→ **Exercise brief**
Quote exactly the lines from the line containing "ob = cad_parts[n]" to the line containing "ob.data.materials.append(mat)", both lines included, please, and nothing more.

→ **Provided data**
* start *

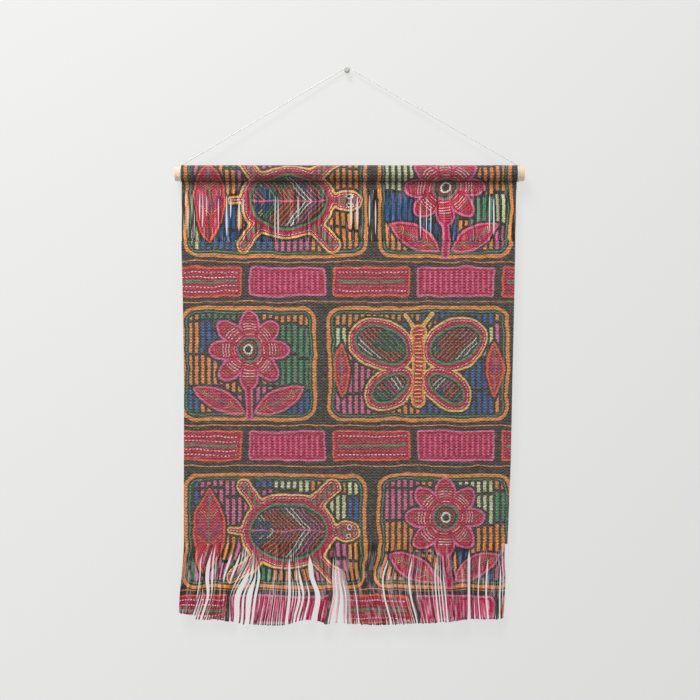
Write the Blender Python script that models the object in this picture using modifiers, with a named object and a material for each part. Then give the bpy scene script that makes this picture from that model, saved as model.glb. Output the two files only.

* end *
* start *

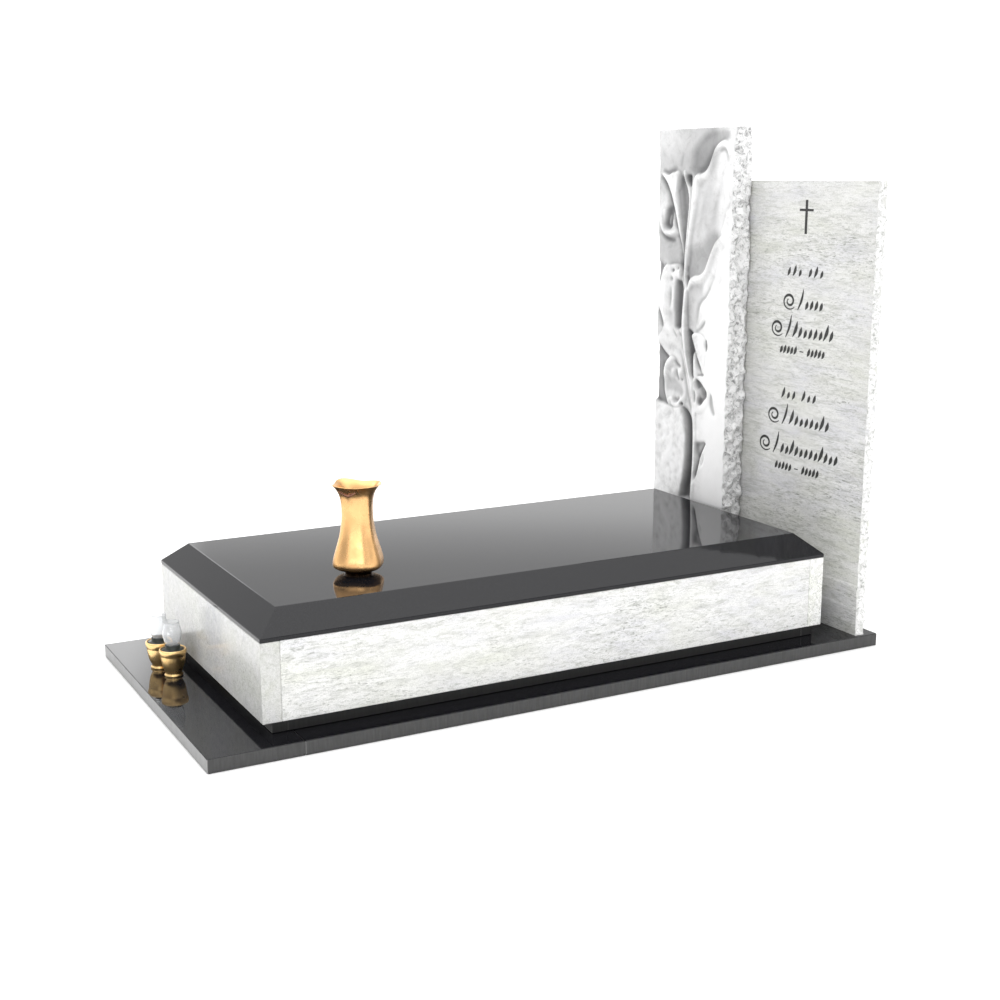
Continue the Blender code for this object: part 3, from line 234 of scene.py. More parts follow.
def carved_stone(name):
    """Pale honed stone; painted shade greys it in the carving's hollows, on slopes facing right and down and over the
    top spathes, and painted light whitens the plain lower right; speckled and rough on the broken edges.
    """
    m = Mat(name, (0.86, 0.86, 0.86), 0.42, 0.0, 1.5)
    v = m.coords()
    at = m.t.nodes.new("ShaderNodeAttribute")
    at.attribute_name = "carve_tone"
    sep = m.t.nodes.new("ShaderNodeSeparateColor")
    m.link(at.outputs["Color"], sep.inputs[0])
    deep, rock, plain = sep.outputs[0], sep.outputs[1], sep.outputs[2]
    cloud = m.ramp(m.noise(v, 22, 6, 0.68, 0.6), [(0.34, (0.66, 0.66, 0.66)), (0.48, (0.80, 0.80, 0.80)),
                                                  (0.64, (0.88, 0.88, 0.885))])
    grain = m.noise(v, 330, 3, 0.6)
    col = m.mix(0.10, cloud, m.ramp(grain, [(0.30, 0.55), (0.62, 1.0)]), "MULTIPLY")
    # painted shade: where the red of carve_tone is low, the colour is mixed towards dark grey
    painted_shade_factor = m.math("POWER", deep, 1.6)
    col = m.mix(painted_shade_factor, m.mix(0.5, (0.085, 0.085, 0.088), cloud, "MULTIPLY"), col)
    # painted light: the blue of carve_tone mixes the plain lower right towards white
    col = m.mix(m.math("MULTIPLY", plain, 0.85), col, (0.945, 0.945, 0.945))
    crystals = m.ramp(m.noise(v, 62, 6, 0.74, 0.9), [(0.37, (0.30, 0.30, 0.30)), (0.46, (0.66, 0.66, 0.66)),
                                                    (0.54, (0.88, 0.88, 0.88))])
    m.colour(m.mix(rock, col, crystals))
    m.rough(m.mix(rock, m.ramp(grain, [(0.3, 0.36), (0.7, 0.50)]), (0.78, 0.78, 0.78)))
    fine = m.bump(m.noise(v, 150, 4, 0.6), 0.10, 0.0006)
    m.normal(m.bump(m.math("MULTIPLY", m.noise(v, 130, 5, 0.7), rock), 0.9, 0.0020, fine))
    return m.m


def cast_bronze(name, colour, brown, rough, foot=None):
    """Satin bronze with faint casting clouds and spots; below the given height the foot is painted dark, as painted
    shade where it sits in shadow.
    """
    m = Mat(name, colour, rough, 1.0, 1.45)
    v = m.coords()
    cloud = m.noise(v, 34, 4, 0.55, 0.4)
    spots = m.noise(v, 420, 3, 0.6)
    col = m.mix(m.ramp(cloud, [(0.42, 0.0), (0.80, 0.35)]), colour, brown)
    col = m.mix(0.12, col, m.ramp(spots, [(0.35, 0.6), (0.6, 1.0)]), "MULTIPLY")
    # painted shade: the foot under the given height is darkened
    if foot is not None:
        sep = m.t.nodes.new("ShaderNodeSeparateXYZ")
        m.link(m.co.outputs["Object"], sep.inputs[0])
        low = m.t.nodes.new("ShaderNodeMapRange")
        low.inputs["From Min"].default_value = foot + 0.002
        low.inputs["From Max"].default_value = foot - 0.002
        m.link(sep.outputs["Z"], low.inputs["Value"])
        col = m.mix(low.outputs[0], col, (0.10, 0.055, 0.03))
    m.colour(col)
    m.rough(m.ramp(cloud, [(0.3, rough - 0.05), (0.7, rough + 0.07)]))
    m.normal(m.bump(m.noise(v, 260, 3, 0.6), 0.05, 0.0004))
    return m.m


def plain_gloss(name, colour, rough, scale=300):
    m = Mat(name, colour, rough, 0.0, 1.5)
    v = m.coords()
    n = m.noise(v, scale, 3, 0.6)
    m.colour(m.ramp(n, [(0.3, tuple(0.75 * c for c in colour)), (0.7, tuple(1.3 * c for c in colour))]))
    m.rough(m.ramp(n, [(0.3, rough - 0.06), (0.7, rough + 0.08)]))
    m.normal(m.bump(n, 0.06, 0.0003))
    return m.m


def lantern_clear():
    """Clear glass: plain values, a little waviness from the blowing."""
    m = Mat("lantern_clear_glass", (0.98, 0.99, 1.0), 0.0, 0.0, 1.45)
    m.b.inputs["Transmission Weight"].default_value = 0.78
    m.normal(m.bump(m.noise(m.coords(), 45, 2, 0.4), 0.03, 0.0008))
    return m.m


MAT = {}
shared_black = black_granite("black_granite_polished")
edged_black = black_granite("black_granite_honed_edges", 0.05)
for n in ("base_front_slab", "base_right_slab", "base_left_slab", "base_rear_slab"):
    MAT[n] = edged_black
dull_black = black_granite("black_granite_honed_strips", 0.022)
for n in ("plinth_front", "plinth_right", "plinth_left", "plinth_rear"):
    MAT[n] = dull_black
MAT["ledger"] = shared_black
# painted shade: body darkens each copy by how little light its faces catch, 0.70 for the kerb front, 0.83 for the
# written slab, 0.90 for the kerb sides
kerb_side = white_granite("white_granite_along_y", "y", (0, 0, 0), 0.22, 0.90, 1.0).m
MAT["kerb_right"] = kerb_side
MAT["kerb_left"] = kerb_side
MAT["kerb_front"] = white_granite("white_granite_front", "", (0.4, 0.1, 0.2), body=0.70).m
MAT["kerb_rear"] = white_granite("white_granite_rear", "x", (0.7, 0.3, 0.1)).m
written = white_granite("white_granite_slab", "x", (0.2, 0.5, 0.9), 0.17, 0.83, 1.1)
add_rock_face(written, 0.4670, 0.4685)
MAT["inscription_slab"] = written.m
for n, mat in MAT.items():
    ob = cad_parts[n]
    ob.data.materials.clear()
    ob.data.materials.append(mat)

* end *

→ **Answer**
    ob = cad_parts[n]
    ob.data.materials.clear()
    ob.data.materials.append(mat)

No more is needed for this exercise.